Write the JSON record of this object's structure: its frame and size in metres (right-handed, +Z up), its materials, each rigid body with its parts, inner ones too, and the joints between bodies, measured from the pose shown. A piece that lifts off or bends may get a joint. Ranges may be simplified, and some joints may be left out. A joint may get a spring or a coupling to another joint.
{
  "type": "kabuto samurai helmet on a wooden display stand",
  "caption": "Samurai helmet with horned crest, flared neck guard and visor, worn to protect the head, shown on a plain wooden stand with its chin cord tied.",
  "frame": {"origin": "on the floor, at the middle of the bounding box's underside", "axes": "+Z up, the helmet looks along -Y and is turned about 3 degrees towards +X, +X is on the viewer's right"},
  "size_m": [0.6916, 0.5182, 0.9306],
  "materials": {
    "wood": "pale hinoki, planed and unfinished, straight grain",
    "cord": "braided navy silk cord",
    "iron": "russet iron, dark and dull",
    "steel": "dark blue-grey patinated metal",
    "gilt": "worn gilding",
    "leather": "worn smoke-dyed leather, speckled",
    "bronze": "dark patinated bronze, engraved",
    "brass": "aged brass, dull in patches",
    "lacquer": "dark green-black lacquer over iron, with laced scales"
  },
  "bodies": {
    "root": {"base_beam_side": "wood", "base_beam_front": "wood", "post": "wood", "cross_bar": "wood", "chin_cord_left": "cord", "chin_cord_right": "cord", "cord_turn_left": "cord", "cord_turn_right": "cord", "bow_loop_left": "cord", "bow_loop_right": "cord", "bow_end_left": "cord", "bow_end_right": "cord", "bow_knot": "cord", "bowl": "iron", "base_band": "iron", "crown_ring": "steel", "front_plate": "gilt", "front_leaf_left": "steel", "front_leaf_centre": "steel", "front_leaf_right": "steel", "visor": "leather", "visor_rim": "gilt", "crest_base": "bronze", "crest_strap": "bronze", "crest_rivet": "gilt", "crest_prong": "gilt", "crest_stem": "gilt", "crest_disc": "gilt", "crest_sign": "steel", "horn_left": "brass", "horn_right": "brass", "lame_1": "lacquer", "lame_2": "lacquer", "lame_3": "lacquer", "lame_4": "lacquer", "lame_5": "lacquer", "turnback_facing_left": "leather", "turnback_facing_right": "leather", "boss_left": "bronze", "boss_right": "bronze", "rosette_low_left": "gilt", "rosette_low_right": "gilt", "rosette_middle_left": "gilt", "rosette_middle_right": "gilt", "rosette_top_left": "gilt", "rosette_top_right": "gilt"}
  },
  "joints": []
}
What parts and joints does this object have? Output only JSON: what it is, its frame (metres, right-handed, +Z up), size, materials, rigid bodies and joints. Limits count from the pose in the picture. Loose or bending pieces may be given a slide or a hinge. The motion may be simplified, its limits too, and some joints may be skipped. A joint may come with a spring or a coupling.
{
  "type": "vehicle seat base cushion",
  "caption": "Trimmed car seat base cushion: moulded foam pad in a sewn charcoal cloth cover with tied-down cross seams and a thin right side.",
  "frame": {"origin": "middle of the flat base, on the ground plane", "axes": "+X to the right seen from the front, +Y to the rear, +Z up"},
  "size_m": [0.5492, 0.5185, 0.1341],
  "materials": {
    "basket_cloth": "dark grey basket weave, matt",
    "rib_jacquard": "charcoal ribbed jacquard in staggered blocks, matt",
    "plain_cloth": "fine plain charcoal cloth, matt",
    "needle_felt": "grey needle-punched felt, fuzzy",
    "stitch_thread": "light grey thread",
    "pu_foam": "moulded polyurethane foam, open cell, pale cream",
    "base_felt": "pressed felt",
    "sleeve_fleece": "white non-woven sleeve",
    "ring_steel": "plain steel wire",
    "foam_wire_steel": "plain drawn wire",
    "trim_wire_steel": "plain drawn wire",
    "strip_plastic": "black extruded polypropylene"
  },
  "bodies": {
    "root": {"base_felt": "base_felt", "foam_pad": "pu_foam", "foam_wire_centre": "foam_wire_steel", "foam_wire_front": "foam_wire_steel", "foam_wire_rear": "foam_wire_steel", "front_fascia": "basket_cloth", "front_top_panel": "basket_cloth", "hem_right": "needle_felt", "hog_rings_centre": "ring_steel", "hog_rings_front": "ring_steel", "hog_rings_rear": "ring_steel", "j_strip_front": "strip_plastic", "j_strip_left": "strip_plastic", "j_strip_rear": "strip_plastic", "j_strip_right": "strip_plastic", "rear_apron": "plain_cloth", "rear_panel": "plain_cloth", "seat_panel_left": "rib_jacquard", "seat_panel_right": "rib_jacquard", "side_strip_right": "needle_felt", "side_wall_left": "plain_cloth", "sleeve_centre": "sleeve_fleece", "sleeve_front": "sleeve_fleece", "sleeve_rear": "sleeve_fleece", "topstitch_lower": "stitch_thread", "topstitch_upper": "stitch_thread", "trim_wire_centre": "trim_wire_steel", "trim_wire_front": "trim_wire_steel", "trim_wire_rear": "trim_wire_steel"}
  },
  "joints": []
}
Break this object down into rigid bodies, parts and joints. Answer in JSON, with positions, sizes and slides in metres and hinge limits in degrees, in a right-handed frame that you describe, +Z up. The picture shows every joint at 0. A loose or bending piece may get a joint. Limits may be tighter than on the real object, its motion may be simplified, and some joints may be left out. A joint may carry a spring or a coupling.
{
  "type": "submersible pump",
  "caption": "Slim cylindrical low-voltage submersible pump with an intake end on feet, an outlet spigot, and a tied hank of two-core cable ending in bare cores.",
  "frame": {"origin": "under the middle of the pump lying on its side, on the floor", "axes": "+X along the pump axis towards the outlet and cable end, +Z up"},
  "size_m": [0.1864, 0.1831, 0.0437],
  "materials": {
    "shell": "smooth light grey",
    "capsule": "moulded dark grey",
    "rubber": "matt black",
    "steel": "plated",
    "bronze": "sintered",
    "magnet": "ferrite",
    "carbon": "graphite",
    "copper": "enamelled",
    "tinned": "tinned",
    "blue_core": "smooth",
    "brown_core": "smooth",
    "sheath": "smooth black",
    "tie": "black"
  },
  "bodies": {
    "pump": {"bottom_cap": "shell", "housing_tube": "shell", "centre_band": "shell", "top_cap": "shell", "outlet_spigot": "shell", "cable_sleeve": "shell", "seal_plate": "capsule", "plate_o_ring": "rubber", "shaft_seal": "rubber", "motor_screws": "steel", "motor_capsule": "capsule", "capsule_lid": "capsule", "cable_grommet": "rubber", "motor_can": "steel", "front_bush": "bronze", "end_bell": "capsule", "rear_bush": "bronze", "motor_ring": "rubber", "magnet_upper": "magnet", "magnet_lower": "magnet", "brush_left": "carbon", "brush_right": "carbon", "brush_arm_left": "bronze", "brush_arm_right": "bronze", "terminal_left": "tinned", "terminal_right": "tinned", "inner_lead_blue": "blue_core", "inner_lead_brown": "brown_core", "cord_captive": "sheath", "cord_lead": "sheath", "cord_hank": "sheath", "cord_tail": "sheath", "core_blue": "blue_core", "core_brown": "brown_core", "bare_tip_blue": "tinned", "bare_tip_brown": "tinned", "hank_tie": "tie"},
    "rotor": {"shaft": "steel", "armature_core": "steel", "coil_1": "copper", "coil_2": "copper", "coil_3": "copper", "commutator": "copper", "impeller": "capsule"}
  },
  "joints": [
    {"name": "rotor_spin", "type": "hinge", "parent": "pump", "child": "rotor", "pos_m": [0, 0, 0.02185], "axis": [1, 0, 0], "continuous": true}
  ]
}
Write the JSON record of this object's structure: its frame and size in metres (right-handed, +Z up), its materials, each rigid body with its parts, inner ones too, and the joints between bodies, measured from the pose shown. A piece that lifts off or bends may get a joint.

****

-- Exercise goal --
Reproduce the full listing word for word.

-- Response --
Write the JSON record of this object's structure: its frame and size in metres (right-handed, +Z up), its materials, each rigid body with its parts, inner ones too, and the joints between bodies, measured from the pose shown. A piece that lifts off or bends may get a joint. Ranges may be simplified, and some joints may be left out. A joint may get a spring or a coupling to another joint.
{
  "type": "kabuto samurai helmet on a wooden display stand",
  "caption": "Samurai helmet with horned crest, flared neck guard and visor, worn to protect the head, shown on a plain wooden stand with its chin cord tied.",
  "frame": {"origin": "on the floor, at the middle of the bounding box's underside", "axes": "+Z up, the helmet looks along -Y and is turned about 3 degrees towards +X, +X is on the viewer's right"},
  "size_m": [0.6916, 0.5182, 0.9306],
  "materials": {
    "wood": "pale hinoki, planed and unfinished, straight grain",
    "cord": "braided navy silk cord",
    "iron": "russet iron, dark and dull",
    "steel": "dark blue-grey patinated metal",
    "gilt": "worn gilding",
    "leather": "worn smoke-dyed leather, speckled",
    "bronze": "dark patinated bronze, engraved",
    "brass": "aged brass, dull in patches",
    "lacquer": "dark green-black lacquer over iron, with laced scales"
  },
  "bodies": {
    "root": {"base_beam_side": "wood", "base_beam_front": "wood", "post": "wood", "cross_bar": "wood", "chin_cord_left": "cord", "chin_cord_right": "cord", "cord_turn_left": "cord", "cord_turn_right": "cord", "bow_loop_left": "cord", "bow_loop_right": "cord", "bow_end_left": "cord", "bow_end_right": "cord", "bow_knot": "cord", "bowl": "iron", "base_band": "iron", "crown_ring": "steel", "front_plate": "gilt", "front_leaf_left": "steel", "front_leaf_centre": "steel", "front_leaf_right": "steel", "visor": "leather", "visor_rim": "gilt", "crest_base": "bronze", "crest_strap": "bronze", "crest_rivet": "gilt", "crest_prong": "gilt", "crest_stem": "gilt", "crest_disc": "gilt", "crest_sign": "steel", "horn_left": "brass", "horn_right": "brass", "lame_1": "lacquer", "lame_2": "lacquer", "lame_3": "lacquer", "lame_4": "lacquer", "lame_5": "lacquer", "turnback_facing_left": "leather", "turnback_facing_right": "leather", "boss_left": "bronze", "boss_right": "bronze", "rosette_low_left": "gilt", "rosette_low_right": "gilt", "rosette_middle_left": "gilt", "rosette_middle_right": "gilt", "rosette_top_left": "gilt", "rosette_top_right": "gilt"}
  },
  "joints": []
}
What parts and joints does this object have? Output only JSON: what it is, its frame (metres, right-handed, +Z up), size, materials, rigid bodies and joints. Limits count from the pose in the picture. Loose or bending pieces may be given a slide or a hinge. The motion may be simplified, its limits too, and some joints may be skipped. A joint may come with a spring or a coupling.
{
  "type": "vehicle seat base cushion",
  "caption": "Trimmed car seat base cushion: moulded foam pad in a sewn charcoal cloth cover with tied-down cross seams and a thin right side.",
  "frame": {"origin": "middle of the flat base, on the ground plane", "axes": "+X to the right seen from the front, +Y to the rear, +Z up"},
  "size_m": [0.5492, 0.5185, 0.1341],
  "materials": {
    "basket_cloth": "dark grey basket weave, matt",
    "rib_jacquard": "charcoal ribbed jacquard in staggered blocks, matt",
    "plain_cloth": "fine plain charcoal cloth, matt",
    "needle_felt": "grey needle-punched felt, fuzzy",
    "stitch_thread": "light grey thread",
    "pu_foam": "moulded polyurethane foam, open cell, pale cream",
    "base_felt": "pressed felt",
    "sleeve_fleece": "white non-woven sleeve",
    "ring_steel": "plain steel wire",
    "foam_wire_steel": "plain drawn wire",
    "trim_wire_steel": "plain drawn wire",
    "strip_plastic": "black extruded polypropylene"
  },
  "bodies": {
    "root": {"base_felt": "base_felt", "foam_pad": "pu_foam", "foam_wire_centre": "foam_wire_steel", "foam_wire_front": "foam_wire_steel", "foam_wire_rear": "foam_wire_steel", "front_fascia": "basket_cloth", "front_top_panel": "basket_cloth", "hem_right": "needle_felt", "hog_rings_centre": "ring_steel", "hog_rings_front": "ring_steel", "hog_rings_rear": "ring_steel", "j_strip_front": "strip_plastic", "j_strip_left": "strip_plastic", "j_strip_rear": "strip_plastic", "j_strip_right": "strip_plastic", "rear_apron": "plain_cloth", "rear_panel": "plain_cloth", "seat_panel_left": "rib_jacquard", "seat_panel_right": "rib_jacquard", "side_strip_right": "needle_felt", "side_wall_left": "plain_cloth", "sleeve_centre": "sleeve_fleece", "sleeve_front": "sleeve_fleece", "sleeve_rear": "sleeve_fleece", "topstitch_lower": "stitch_thread", "topstitch_upper": "stitch_thread", "trim_wire_centre": "trim_wire_steel", "trim_wire_front": "trim_wire_steel", "trim_wire_rear": "trim_wire_steel"}
  },
  "joints": []
}
Break this object down into rigid bodies, parts and joints. Answer in JSON, with positions, sizes and slides in metres and hinge limits in degrees, in a right-handed frame that you describe, +Z up. The picture shows every joint at 0. A loose or bending piece may get a joint. Limits may be tighter than on the real object, its motion may be simplified, and some joints may be left out. A joint may carry a spring or a coupling.
{
  "type": "submersible pump",
  "caption": "Slim cylindrical low-voltage submersible pump with an intake end on feet, an outlet spigot, and a tied hank of two-core cable ending in bare cores.",
  "frame": {"origin": "under the middle of the pump lying on its side, on the floor", "axes": "+X along the pump axis towards the outlet and cable end, +Z up"},
  "size_m": [0.1864, 0.1831, 0.0437],
  "materials": {
    "shell": "smooth light grey",
    "capsule": "moulded dark grey",
    "rubber": "matt black",
    "steel": "plated",
    "bronze": "sintered",
    "magnet": "ferrite",
    "carbon": "graphite",
    "copper": "enamelled",
    "tinned": "tinned",
    "blue_core": "smooth",
    "brown_core": "smooth",
    "sheath": "smooth black",
    "tie": "black"
  },
  "bodies": {
    "pump": {"bottom_cap": "shell", "housing_tube": "shell", "centre_band": "shell", "top_cap": "shell", "outlet_spigot": "shell", "cable_sleeve": "shell", "seal_plate": "capsule", "plate_o_ring": "rubber", "shaft_seal": "rubber", "motor_screws": "steel", "motor_capsule": "capsule", "capsule_lid": "capsule", "cable_grommet": "rubber", "motor_can": "steel", "front_bush": "bronze", "end_bell": "capsule", "rear_bush": "bronze", "motor_ring": "rubber", "magnet_upper": "magnet", "magnet_lower": "magnet", "brush_left": "carbon", "brush_right": "carbon", "brush_arm_left": "bronze", "brush_arm_right": "bronze", "terminal_left": "tinned", "terminal_right": "tinned", "inner_lead_blue": "blue_core", "inner_lead_brown": "brown_core", "cord_captive": "sheath", "cord_lead": "sheath", "cord_hank": "sheath", "cord_tail": "sheath", "core_blue": "blue_core", "core_brown": "brown_core", "bare_tip_blue": "tinned", "bare_tip_brown": "tinned", "hank_tie": "tie"},
    "rotor": {"shaft": "steel", "armature_core": "steel", "coil_1": "copper", "coil_2": "copper", "coil_3": "copper", "commutator": "copper", "impeller": "capsule"}
  },
  "joints": [
    {"name": "rotor_spin", "type": "hinge", "parent": "pump", "child": "rotor", "pos_m": [0, 0, 0.02185], "axis": [1, 0, 0], "continuous": true}
  ]
}
Write the JSON record of this object's structure: its frame and size in metres (right-handed, +Z up), its materials, each rigid body with its parts, inner ones too, and the joints between bodies, measured from the pose shown. A piece that lifts off or bends may get a joint.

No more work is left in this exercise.